Спустя несколько дней это облако исчезнет. Втоптанное в грязь.

* * *

Вероятно, именно плодовитость северной природы сформировала в сознании Клюева специфический образ Иисуса. В отличие от другие художников Серебряного века, полагавших Христа существом бестелесным — белоснежной лилией, монадой или кристаллом, для олонецкого поэта Сын Божий есть вечная и неисчерпаемая сила, космический член, вонзающийся из потустороннего мира в Мать-Землю, чтобы взорваться в ней золотым солнечным семенем и оплодотворить — и бабу, и корову, и ель, и пчелу — мир воздушный, подводный и подземный.


Духов день

В прежние времена на Духов день праздновали тут именины Матери-Земли. В этот день нельзя было трудиться — ни в поле, ни в огороде. Кто нарушал запрет, лишался урожая. Сегодня об этом мало кто помнит. Современный человек — словно перекати-поле — мечется из стороны в сторону, лишенный почвы и корней.

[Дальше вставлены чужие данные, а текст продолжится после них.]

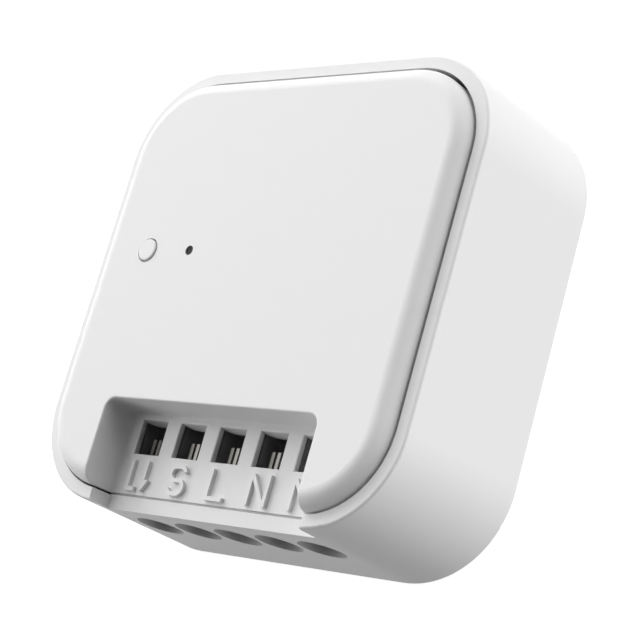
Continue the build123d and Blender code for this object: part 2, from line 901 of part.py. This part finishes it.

Разговаривая с местными жителями, я не раз имел возможность убедиться, сколь немногие из них знают своих далеких предков. Большинство жителей Заонежья помнят разве что бабушек и дедушек. На крутых виражах российской истории минувшего века из семейных преданий выпали целые поколения. Одних забыли от страха, других — от стыда. Иные испарились сами. От прошлого открещивались во имя прогресса, метрики горели вместе с церквями, а деревенские обряды, некогда способствовавшие сохранению родовой идентичности человека, вытеснили телевидение и водка.

Отсюда мое почтение к Клюеву. Николай Алексеевич почувствовал тенденцию «прогрессивной» эпохи и, сознательно ее нарушая, рисовал в стихах и в прозе гигантское генеалогическое древо, корнями уходящее в северные мифы и славянские былины, а в огромной кроне скрывающее и заонежских скоморохов, и протопопа Аввакума, и выгорецких раскольников. Уже в первые годы большевистского переворота поэт заявил:

Я потомок лапландского князя,

Калевалов волхвующий внук…

А следовательно, он проникал возможно более глубоко — к шаманским традициям аборигенов Севера. Ясное дело, речь не о кровных узах, а о духовном родстве. О наследии магического слова.